Task to complete: What is to be transcribed is the run of lines opening with the one that has "its overall box." and closing with the one that has "points = [vertex.co", and only that run, exactly.

START Source excerpt

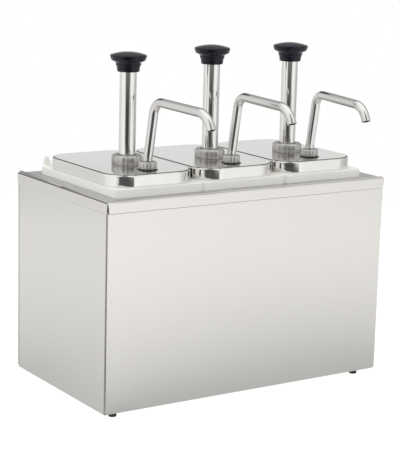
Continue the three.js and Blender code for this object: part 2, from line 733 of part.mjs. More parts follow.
// The wire's centre line from the valve body's ledge up to the piston.
class SpringPath extends THREE.Curve {
  constructor(drop) {
    super();
    this.drop = drop;
  }
  getPoint(share) {
    const low = ledgeTop + SEAT_GAP + SPRING_WIRE;
    const high = pistonBottom - this.drop - SEAT_GAP - SPRING_WIRE;
    const angle = share * SPRING_TURNS * 2 * Math.PI;
    const z = low + share * (high - low);
    return new THREE.Vector3(SPRING_RADIUS * Math.cos(angle), SPRING_RADIUS * Math.sin(angle), z);
  }
}

// The least gap between two turns of the wire, measured on points half a turn or more apart.
function leastSpringGap(path, steps) {
  const points = path.getSpacedPoints(steps);
  let least = Infinity;
  points.forEach((point, i) => {
    points.slice(i + STEPS_PER_TURN / 2).forEach((other) => {
      least = Math.min(least, point.distanceTo(other) - 2 * SPRING_WIRE);
    });
  });
  return least;
}

// The spring that lifts the plunger.
function returnSpring(drop) {
  const path = new SpringPath(drop);
  const steps = SPRING_TURNS * STEPS_PER_TURN;
  const gap = leastSpringGap(path, steps).toFixed(2);
  console.log("least gap between turns of a return spring: " + gap + " mm");
  const section = new THREE.Shape(roundOutline(SPRING_WIRE, WIRE_SIDES));
  return solid(new THREE.ExtrudeGeometry(section, { steps, extrudePath: path, bevelEnabled: false }));
}

// The spout: one bent tube from the valve body up through the lid, forward, and down at the tip.
function spout() {
  const at = (forward, z) => new THREE.Vector3(0, -forward, z);
  const elbow = (RISER_TOP - RISER_START) * Math.tan(RISER_LEAN);
  const nose = elbow + ARM_LENGTH;
  const noseTop = RISER_TOP - ARM_LENGTH * Math.tan(ARM_SLOPE);
  const corners = [
    at(0, spoutBottom),
    at(0, RISER_START),
    at(elbow, RISER_TOP),
    at(nose, noseTop),
    at(nose + TIP_DROP * Math.tan(TIP_SPLAY), noseTop - TIP_DROP),
  ];
  const path = bentPath(corners, [LEAN_BEND, ELBOW_BEND, TIP_BEND]);
  const section = new THREE.Shape(roundOutline(SPOUT_RADIUS, TUBE_SIDES));
  section.holes.push(new THREE.Path(roundOutline(SPOUT_RADIUS - SPOUT_WALL, TUBE_BORE_SIDES)));
  const steps = path.stations.length - 1;
  return solid(new THREE.ExtrudeGeometry(section, { steps, extrudePath: path, bevelEnabled: false }));
}

// The gland nut that holds the spout in the lid.
function spoutNut() {
  const top = glandBottom + GLAND_HEIGHT;
  const nut = lobedNut(GLAND_RADIUS, GLAND_FLUTE, GLAND_LOBES, GLAND_CHAMFER, glandBottom, top);
  const bore = rod(SPOUT_RADIUS + SEAT_GAP, glandBottom - CUT_OVERRUN, top + CUT_OVERRUN, SMALL_SIDES);
  return nut.subtract(bore);
}

// The rubber gasket under the gland nut.
function spoutGasket() {
  const top = SEAT_GAP + GASKET_THICKNESS;
  return collar(SPOUT_RADIUS + SEAT_GAP, GASKET_RADIUS, SEAT_GAP, top, SMALL_SIDES);
}

// The middle of one jar along the cabinet.
function stationX(i) {
  return (i - (JAR_SIDES.length - 1) / 2) * jarPitch;
}

// The cabinet with its feet and their screws.
function cabinet() {
  const group = new THREE.Group();
  const front = frontPanel();
  const side = sidePanel();
  group.add(
    piece("front_panel", front, STEEL),
    piece("rear_panel", front.mirror([0, 1, 0]), STEEL),
    piece("left_panel", side, STEEL),
    piece("right_panel", side.mirror([1, 0, 0]), STEEL),
    piece("base_plate", basePlate(), STEEL),
    piece("top_cap", topCap(), STEEL),
  );
  footPlaces.forEach(({ name, x, y }) => {
    group.add(
      piece("foot_" + name, foot().translate([x, y, 0]), RUBBER),
      piece("foot_screw_" + name, footScrew().translate([x, y, 0]), STEEL),
    );
  });
  return group;
}

// One pump with its plunger and spout, in the lid's frame.
function pump(side, i) {
  const onAxis = new THREE.Group();
  onAxis.position.set(PUMP_ASIDE, -pumpAhead, 0);
  onAxis.add(
    piece("pump_collar_" + side, pumpCollar(), CAST_STEEL),
    piece("pump_washer_" + side, pumpWasher(), RUBBER),
    piece("pump_cylinder_" + side, pumpCylinder(), STEEL),
    piece("valve_body_" + side, valveBody(), CAST_STEEL),
    piece("inlet_ball_" + side, inletBall(), STEEL),
    piece("return_spring_" + side, returnSpring(plungerDrops[i]), STEEL),
  );
  const plunger = new THREE.Group();
  plunger.position.z = -plungerDrops[i];
  plunger.add(
    piece("knob_" + side, knob(), BLACK_PLASTIC),
    piece("plunger_sleeve_" + side, plungerSleeve(), MIRROR_STEEL),
    piece("piston_rod_" + side, pistonRod(), STEEL),
    piece("piston_seal_" + side, pistonSeal(), RUBBER),
  );
  onAxis.add(plunger);
  const atSpout = new THREE.Group();
  atSpout.position.y = -SPOUT_AHEAD;
  atSpout.rotation.z = SPOUT_TURNS[i];
  atSpout.add(
    piece("spout_" + side, spout(), MIRROR_STEEL),
    piece("spout_nut_" + side, spoutNut(), CAST_STEEL),
    piece("spout_gasket_" + side, spoutGasket(), RUBBER),
  );
  onAxis.add(atSpout);
  return onAxis;
}

// One jar with its lid and pump, in a frame at the cap's top face.
function station(side, i) {
  const group = new THREE.Group();
  group.position.set(stationX(i), 0, capTop);
  const cover = new THREE.Group();
  cover.position.z = lidTop;
  cover.add(piece("lid_" + side, lid(), MIRROR_STEEL), pump(side, i));
  group.add(piece("jar_" + side, jar(), WHITE_PLASTIC), cover);
  return group;
}

// The whole dispenser, moved so that its origin is at the bottom centre of its overall box.
function dispenser() {
  const whole = new THREE.Group();
  whole.add(cabinet(), ...JAR_SIDES.map(station));
  const box = new THREE.Box3().setFromObject(whole);
  const middle = box.getCenter(new THREE.Vector3());
  whole.position.set(-middle.x, -middle.y, -box.min.z);
  const group = new THREE.Group();
  group.add(whole);
  return group;
}

export default dispenser();
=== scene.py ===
"""The studio look of a counter dispenser: a sheet steel cabinet, three jars, their steel lids and pumps."""

import json
import math

import bmesh
import bpy
from mathutils import Euler, Matrix, Vector


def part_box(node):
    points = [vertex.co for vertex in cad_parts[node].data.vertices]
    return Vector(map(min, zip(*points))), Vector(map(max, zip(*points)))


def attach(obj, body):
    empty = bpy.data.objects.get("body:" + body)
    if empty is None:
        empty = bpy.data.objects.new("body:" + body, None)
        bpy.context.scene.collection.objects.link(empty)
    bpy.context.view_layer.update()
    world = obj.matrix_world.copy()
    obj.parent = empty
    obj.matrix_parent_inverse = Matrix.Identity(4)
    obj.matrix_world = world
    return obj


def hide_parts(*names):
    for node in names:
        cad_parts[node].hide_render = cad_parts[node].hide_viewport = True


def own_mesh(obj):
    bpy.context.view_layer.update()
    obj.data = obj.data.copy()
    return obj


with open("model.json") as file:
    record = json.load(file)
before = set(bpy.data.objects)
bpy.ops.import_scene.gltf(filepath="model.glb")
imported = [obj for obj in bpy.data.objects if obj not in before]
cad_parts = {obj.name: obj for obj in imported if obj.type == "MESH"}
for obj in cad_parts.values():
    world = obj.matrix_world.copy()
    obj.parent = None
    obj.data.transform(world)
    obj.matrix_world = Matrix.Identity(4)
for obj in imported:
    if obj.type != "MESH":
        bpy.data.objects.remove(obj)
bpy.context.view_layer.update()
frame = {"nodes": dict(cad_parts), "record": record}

SIDES = ("left", "middle", "right")

# Millimetres from here on, apart from the materials, which read metres
MM = 0.001

# Points closer than the first are one, the second is slack for finding edges by their place, and the third
# is the gap between parts that move or slide into each other
TOUCHING = 0.001
NEARLY = 0.01
RUN_GAP = 0.3

# Rounding of turned steel and of rubber, the border of an opened top, and the angle of a sharp edge
TURNED_EDGE = 0.3
RUBBER_EDGE = 0.4
TOP_BORDER = 0.4
SHARP_ANGLE = 40

# How many faces go round each kind of turned piece, and along its small and wide bends
WIDE_STEPS = 72
SLEEVE_STEPS = 96
RING_STEPS = 64
PORT_STEPS = 56
ROD_STEPS = 48
FOOT_STEPS = 40
TUBE_STEPS = 40
WIRE_STEPS = 10
LOBE_STEPS = 12
PRESS_STEPS = 6
BEND_STEPS = 14

# Camera, as the photograph was taken
CAMERA_TURN = math.radians(33.2949)
CAMERA_RISE = math.radians(11.7421)
CAMERA_ROLL = math.radians(1.474)
CAMERA_AIM = Vector((3.10, 40.61, 172.81))
CAMERA_DISTANCE = 1769.7
CAMERA_LENS = 120.13
CAMERA_SENSOR = 36
FLOOR_RADIUS = 1200

# Tones of the studio at bearings in degrees, with the front at 0 and the left at 90: just below level, low
# down, just above level, and high up, where there is a gap over the camera
STUDIO_STRENGTH = 2
STUDIO_RING = [
    (-180, 0.4), (-140, 0.34), (-90, 0.3), (-64, 0.36), (-45, 0.52), (-27, 0.6), (-8, 0.58), (2, 0.4),
    (9, 0.2), (18, 0.04), (52, 0.03), (60, 0.2), (68, 0.5), (80, 0.6), (112, 0.56), (130, 0.48), (180, 0.4),
]
STUDIO_FOOT = [
    (-180, 0.4), (-140, 0.34), (-90, 0.3), (-64, 0.36), (-45, 0.52), (-27, 0.6), (-13, 0.6), (-8, 0.08),
    (8, 0.05), (52, 0.06), (58, 0.4), (68, 0.6), (80, 0.58), (112, 0.54), (130, 0.46), (180, 0.4),
]
STUDIO_BACK = [
    (-180, 0.44), (-147, 0.42), (-90, 0.4), (-40, 0.6), (-8, 0.6), (8, 0.1), (60, 0.1), (72, 0.6),
    (112, 0.6), (150, 0.5), (180, 0.44),
]
STUDIO_HIGH = [
    (-180, 0.29), (-165, 0.215), (-120, 0.205), (-90, 0.32), (-40, 0.5), (-8, 0.55), (30, 0.5), (72, 0.56),
    (112, 0.6), (150, 0.45), (180, 0.29),
]
STUDIO_GAP = [(-180, 0), (10, 0), (20, 0.85), (42, 0.85), (52, 0), (180, 0)]
CEILING = (0.7, 0.7, 0.7, 1)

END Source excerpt

Correct answer:
// The whole dispenser, moved so that its origin is at the bottom centre of its overall box.
function dispenser() {
  const whole = new THREE.Group();
  whole.add(cabinet(), ...JAR_SIDES.map(station));
  const box = new THREE.Box3().setFromObject(whole);
  const middle = box.getCenter(new THREE.Vector3());
  whole.position.set(-middle.x, -middle.y, -box.min.z);
  const group = new THREE.Group();
  group.add(whole);
  return group;
}

export default dispenser();
=== scene.py ===
"""The studio look of a counter dispenser: a sheet steel cabinet, three jars, their steel lids and pumps."""

import json
import math

import bmesh
import bpy
from mathutils import Euler, Matrix, Vector


def part_box(node):
    points = [vertex.co for vertex in cad_parts[node].data.vertices]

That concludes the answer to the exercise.